German-Brazilian communist revolutionary
Date of Birth: 12.02.1908
Country: Germany

Content:
  1. Biography of Olga Benario-Préstes
  2. Early Life and Activism
  3. Political Involvement and Relationship with Otto Braun
  4. Escape to the Soviet Union and International Work
  5. Marriage to Luis Carlos Prestes and Arrest
  6. Imprisonment, Birth of Anita, and Tragic Fate
  7. Literary and Film Depictions

Biography of Olga Benario-Préstes

Early Life and Activism

Olga Benario-Préstes was a German-Brazilian revolutionary and communist. She was born into a wealthy German-Jewish family in Munich to Leo Benario, a social-democratic lawyer. Olga received a liberal upbringing and was exposed to socialist and communist ideals from a young age, as her father defended political activists in court. At the age of 15, Olga already held leading positions in the German Communist Youth Union.

Political Involvement and Relationship with Otto Braun

Olga left her family home in Munich in 1926 and moved to Berlin, where she actively worked in the communist party and became one of the leaders of the communist youth in the Neukölln district. It was in Berlin that she met Otto Braun, a seasoned communist activist with experience in underground resistance work. They fell in love and were both arrested by the police on charges of espionage and conspiracy. Olga was released thanks to her father's efforts as a lawyer, but Braun remained in prison.

Escape to the Soviet Union and International Work

On April 11, 1928, Olga and Braun were abducted from the courtroom by members of the German Communist Party, including Olga herself. While the police searched for them fruitlessly throughout the city, they secretly made their way to Czechoslovakia and then to Moscow. In Moscow, Olga enrolled in the International Lenin School. After completing her studies, she worked as a member of the Executive Committee of the Communist Youth International and engaged in anti-fascist work in France and England.

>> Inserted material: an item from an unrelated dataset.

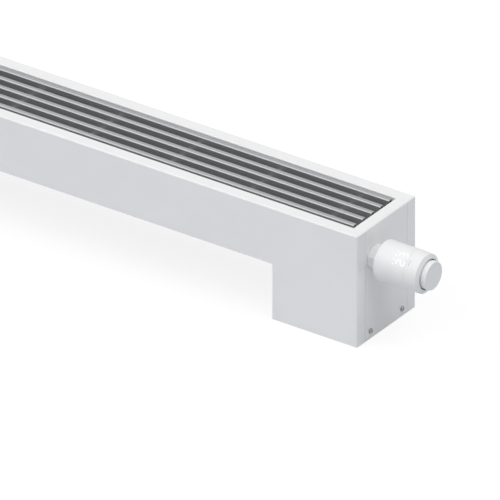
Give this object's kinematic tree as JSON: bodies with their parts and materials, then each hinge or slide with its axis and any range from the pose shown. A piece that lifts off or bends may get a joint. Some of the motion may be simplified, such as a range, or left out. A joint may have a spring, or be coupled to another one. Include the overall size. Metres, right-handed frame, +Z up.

Marriage to Luis Carlos Prestes and Arrest

In 1931, Olga and Braun ended their relationship. In 1934, Olga received a mission to assist Luis Carlos Prestes, a well-known charismatic left-wing army captain in Brazil, in his illegal trip back to Brazil. They left the Soviet Union with fake Portuguese passports, posing as a married couple. To confuse the Brazilian authorities, news was spread about Prestes' alleged participation in a communist congress in Moscow. Olga and Prestes fell in love during the trip and married in 1935. However, after the failed November uprising against the dictator-president Getúlio Vargas in 1936, they were tracked down and arrested.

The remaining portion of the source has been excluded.